Repeat each line exactly, leaving nothing out.

* [Collected data]
>> begin

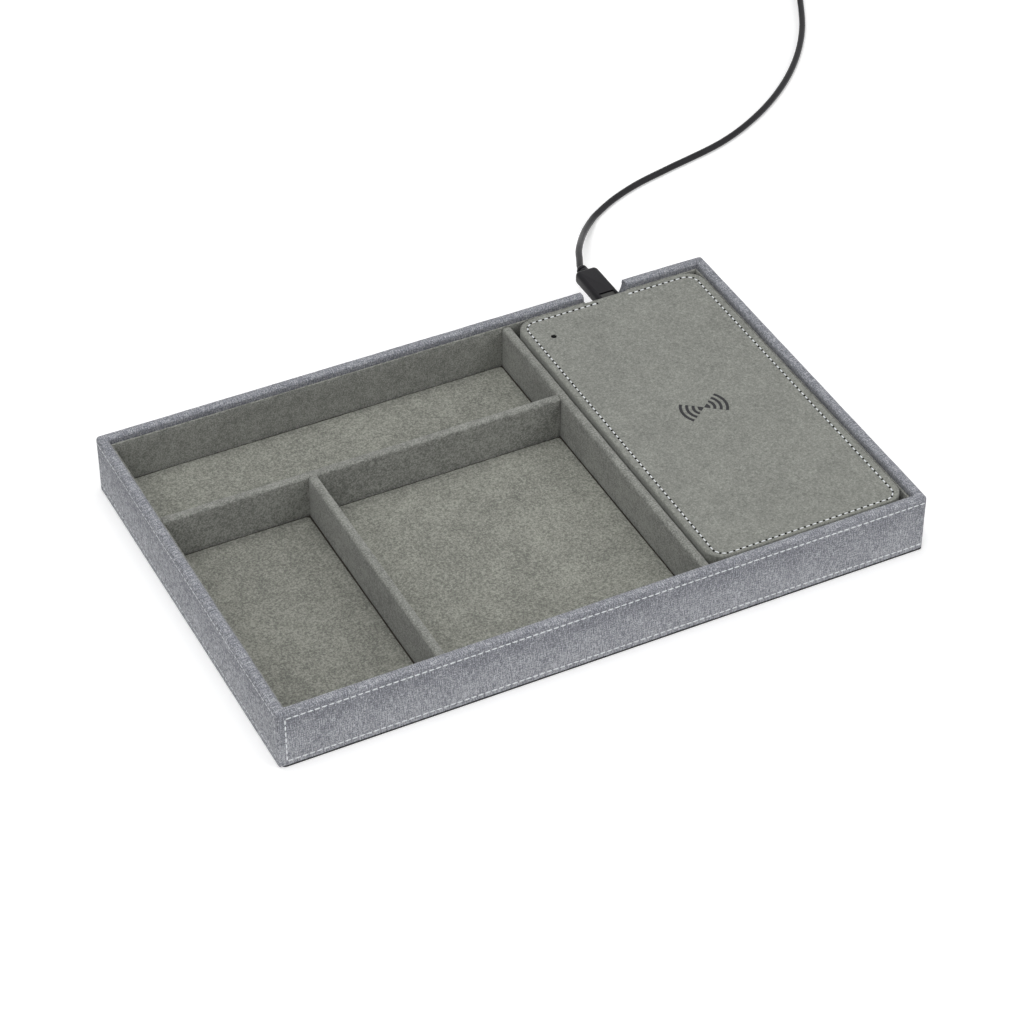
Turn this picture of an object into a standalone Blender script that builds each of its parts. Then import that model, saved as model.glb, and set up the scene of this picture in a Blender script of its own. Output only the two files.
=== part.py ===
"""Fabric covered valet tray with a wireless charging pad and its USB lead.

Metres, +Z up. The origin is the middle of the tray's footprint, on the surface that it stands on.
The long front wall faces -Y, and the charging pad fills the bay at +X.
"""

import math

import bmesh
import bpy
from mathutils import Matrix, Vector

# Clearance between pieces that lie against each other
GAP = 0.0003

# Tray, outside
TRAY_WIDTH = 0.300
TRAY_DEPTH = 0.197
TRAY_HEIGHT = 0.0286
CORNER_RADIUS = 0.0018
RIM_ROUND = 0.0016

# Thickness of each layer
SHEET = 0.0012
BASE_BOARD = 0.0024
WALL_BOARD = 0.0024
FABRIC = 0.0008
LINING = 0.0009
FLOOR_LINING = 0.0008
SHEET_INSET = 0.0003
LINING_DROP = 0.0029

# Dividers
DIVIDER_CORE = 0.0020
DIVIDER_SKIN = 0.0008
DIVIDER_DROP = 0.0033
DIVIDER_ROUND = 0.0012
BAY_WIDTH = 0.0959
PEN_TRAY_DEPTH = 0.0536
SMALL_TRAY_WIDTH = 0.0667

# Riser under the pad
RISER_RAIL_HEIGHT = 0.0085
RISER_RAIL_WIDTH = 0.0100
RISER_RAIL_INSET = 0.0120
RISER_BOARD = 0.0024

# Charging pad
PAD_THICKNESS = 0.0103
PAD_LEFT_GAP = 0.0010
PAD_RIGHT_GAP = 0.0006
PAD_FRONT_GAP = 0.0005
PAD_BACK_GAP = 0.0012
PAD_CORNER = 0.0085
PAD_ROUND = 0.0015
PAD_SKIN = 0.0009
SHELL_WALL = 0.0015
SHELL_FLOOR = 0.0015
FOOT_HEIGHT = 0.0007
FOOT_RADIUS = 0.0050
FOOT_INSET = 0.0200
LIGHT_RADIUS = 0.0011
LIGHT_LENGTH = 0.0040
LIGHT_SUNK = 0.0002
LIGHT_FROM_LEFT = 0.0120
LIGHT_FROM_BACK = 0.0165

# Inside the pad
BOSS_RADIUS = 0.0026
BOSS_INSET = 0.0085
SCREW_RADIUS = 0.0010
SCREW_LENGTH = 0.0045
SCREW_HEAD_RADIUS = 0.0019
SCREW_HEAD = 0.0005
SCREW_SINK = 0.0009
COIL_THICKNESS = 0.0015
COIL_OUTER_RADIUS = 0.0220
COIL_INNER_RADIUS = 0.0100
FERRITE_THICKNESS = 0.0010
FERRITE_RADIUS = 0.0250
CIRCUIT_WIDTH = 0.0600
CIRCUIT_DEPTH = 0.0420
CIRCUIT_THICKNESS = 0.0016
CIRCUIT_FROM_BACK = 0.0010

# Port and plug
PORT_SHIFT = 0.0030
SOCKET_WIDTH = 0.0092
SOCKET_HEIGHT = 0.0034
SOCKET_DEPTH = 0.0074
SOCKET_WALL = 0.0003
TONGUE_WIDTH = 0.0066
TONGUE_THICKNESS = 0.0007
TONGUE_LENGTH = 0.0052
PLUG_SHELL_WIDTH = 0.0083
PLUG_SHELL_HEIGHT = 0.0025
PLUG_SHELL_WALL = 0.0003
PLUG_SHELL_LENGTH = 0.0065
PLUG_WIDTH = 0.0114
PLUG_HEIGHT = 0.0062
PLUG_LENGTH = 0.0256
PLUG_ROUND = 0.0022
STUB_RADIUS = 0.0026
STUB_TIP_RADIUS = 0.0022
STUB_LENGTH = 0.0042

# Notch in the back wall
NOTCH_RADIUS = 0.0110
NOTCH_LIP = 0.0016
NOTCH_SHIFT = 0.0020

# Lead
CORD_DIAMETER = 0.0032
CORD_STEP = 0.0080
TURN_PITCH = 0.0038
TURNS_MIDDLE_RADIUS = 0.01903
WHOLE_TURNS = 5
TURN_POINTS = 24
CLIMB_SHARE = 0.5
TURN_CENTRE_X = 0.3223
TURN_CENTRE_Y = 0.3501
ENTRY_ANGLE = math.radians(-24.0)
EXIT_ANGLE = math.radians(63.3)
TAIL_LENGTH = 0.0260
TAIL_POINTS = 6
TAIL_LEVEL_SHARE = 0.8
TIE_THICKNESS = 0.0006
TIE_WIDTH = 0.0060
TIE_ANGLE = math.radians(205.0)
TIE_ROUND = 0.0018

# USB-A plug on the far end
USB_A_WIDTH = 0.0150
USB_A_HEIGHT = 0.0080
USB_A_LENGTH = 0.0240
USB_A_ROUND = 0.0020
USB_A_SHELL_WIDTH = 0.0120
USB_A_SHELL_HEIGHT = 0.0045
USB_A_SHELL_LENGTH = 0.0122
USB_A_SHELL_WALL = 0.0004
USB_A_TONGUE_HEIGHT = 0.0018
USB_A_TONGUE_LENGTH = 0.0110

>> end

* [Complete output]
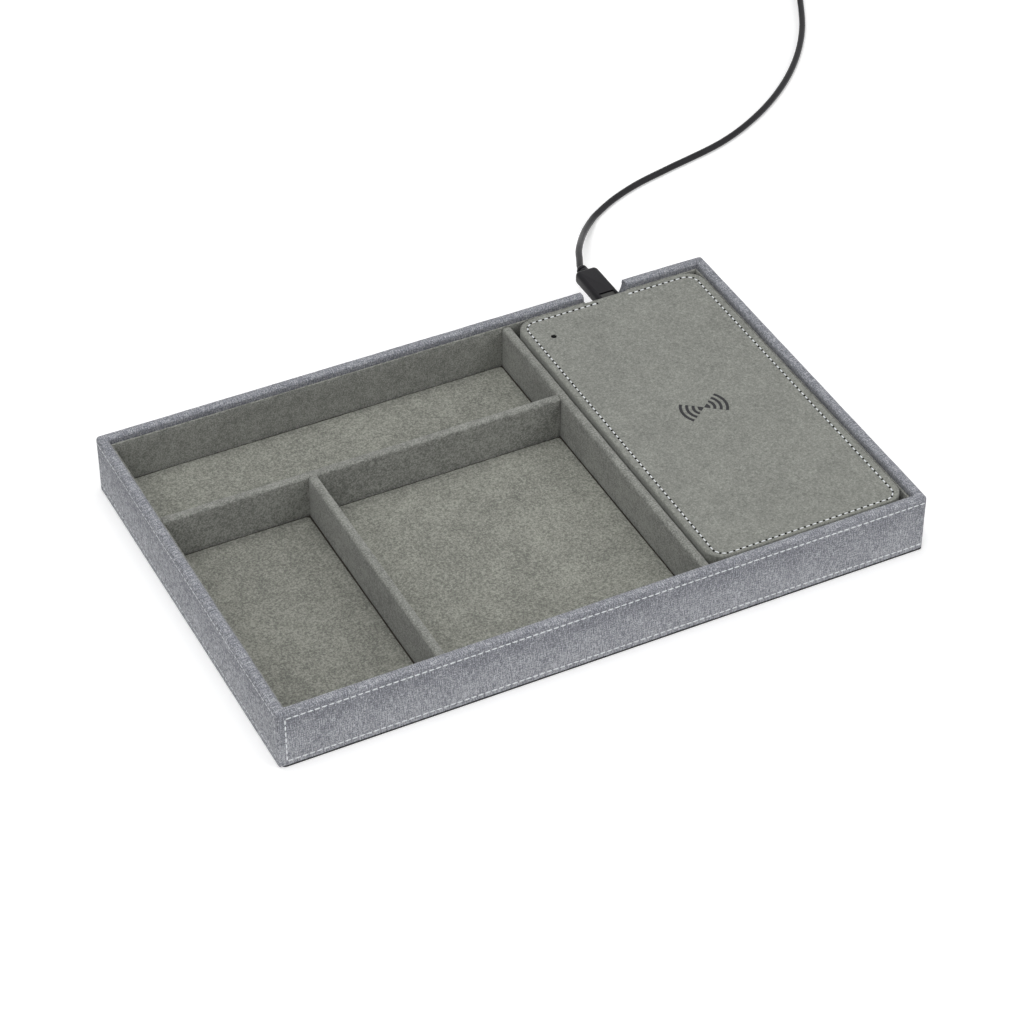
Turn this picture of an object into a standalone Blender script that builds each of its parts. Then import that model, saved as model.glb, and set up the scene of this picture in a Blender script of its own. Output only the two files.
=== part.py ===
"""Fabric covered valet tray with a wireless charging pad and its USB lead.

Metres, +Z up. The origin is the middle of the tray's footprint, on the surface that it stands on.
The long front wall faces -Y, and the charging pad fills the bay at +X.
"""

import math

import bmesh
import bpy
from mathutils import Matrix, Vector

# Clearance between pieces that lie against each other
GAP = 0.0003

# Tray, outside
TRAY_WIDTH = 0.300
TRAY_DEPTH = 0.197
TRAY_HEIGHT = 0.0286
CORNER_RADIUS = 0.0018
RIM_ROUND = 0.0016

# Thickness of each layer
SHEET = 0.0012
BASE_BOARD = 0.0024
WALL_BOARD = 0.0024
FABRIC = 0.0008
LINING = 0.0009
FLOOR_LINING = 0.0008
SHEET_INSET = 0.0003
LINING_DROP = 0.0029

# Dividers
DIVIDER_CORE = 0.0020
DIVIDER_SKIN = 0.0008
DIVIDER_DROP = 0.0033
DIVIDER_ROUND = 0.0012
BAY_WIDTH = 0.0959
PEN_TRAY_DEPTH = 0.0536
SMALL_TRAY_WIDTH = 0.0667

# Riser under the pad
RISER_RAIL_HEIGHT = 0.0085
RISER_RAIL_WIDTH = 0.0100
RISER_RAIL_INSET = 0.0120
RISER_BOARD = 0.0024

# Charging pad
PAD_THICKNESS = 0.0103
PAD_LEFT_GAP = 0.0010
PAD_RIGHT_GAP = 0.0006
PAD_FRONT_GAP = 0.0005
PAD_BACK_GAP = 0.0012
PAD_CORNER = 0.0085
PAD_ROUND = 0.0015
PAD_SKIN = 0.0009
SHELL_WALL = 0.0015
SHELL_FLOOR = 0.0015
FOOT_HEIGHT = 0.0007
FOOT_RADIUS = 0.0050
FOOT_INSET = 0.0200
LIGHT_RADIUS = 0.0011
LIGHT_LENGTH = 0.0040
LIGHT_SUNK = 0.0002
LIGHT_FROM_LEFT = 0.0120
LIGHT_FROM_BACK = 0.0165

# Inside the pad
BOSS_RADIUS = 0.0026
BOSS_INSET = 0.0085
SCREW_RADIUS = 0.0010
SCREW_LENGTH = 0.0045
SCREW_HEAD_RADIUS = 0.0019
SCREW_HEAD = 0.0005
SCREW_SINK = 0.0009
COIL_THICKNESS = 0.0015
COIL_OUTER_RADIUS = 0.0220
COIL_INNER_RADIUS = 0.0100
FERRITE_THICKNESS = 0.0010
FERRITE_RADIUS = 0.0250
CIRCUIT_WIDTH = 0.0600
CIRCUIT_DEPTH = 0.0420
CIRCUIT_THICKNESS = 0.0016
CIRCUIT_FROM_BACK = 0.0010

# Port and plug
PORT_SHIFT = 0.0030
SOCKET_WIDTH = 0.0092
SOCKET_HEIGHT = 0.0034
SOCKET_DEPTH = 0.0074
SOCKET_WALL = 0.0003
TONGUE_WIDTH = 0.0066
TONGUE_THICKNESS = 0.0007
TONGUE_LENGTH = 0.0052
PLUG_SHELL_WIDTH = 0.0083
PLUG_SHELL_HEIGHT = 0.0025
PLUG_SHELL_WALL = 0.0003
PLUG_SHELL_LENGTH = 0.0065
PLUG_WIDTH = 0.0114
PLUG_HEIGHT = 0.0062
PLUG_LENGTH = 0.0256
PLUG_ROUND = 0.0022
STUB_RADIUS = 0.0026
STUB_TIP_RADIUS = 0.0022
STUB_LENGTH = 0.0042

# Notch in the back wall
NOTCH_RADIUS = 0.0110
NOTCH_LIP = 0.0016
NOTCH_SHIFT = 0.0020

# Lead
CORD_DIAMETER = 0.0032
CORD_STEP = 0.0080
TURN_PITCH = 0.0038
TURNS_MIDDLE_RADIUS = 0.01903
WHOLE_TURNS = 5
TURN_POINTS = 24
CLIMB_SHARE = 0.5
TURN_CENTRE_X = 0.3223
TURN_CENTRE_Y = 0.3501
ENTRY_ANGLE = math.radians(-24.0)
EXIT_ANGLE = math.radians(63.3)
TAIL_LENGTH = 0.0260
TAIL_POINTS = 6
TAIL_LEVEL_SHARE = 0.8
TIE_THICKNESS = 0.0006
TIE_WIDTH = 0.0060
TIE_ANGLE = math.radians(205.0)
TIE_ROUND = 0.0018

# USB-A plug on the far end
USB_A_WIDTH = 0.0150
USB_A_HEIGHT = 0.0080
USB_A_LENGTH = 0.0240
USB_A_ROUND = 0.0020
USB_A_SHELL_WIDTH = 0.0120
USB_A_SHELL_HEIGHT = 0.0045
USB_A_SHELL_LENGTH = 0.0122
USB_A_SHELL_WALL = 0.0004
USB_A_TONGUE_HEIGHT = 0.0018
USB_A_TONGUE_LENGTH = 0.0110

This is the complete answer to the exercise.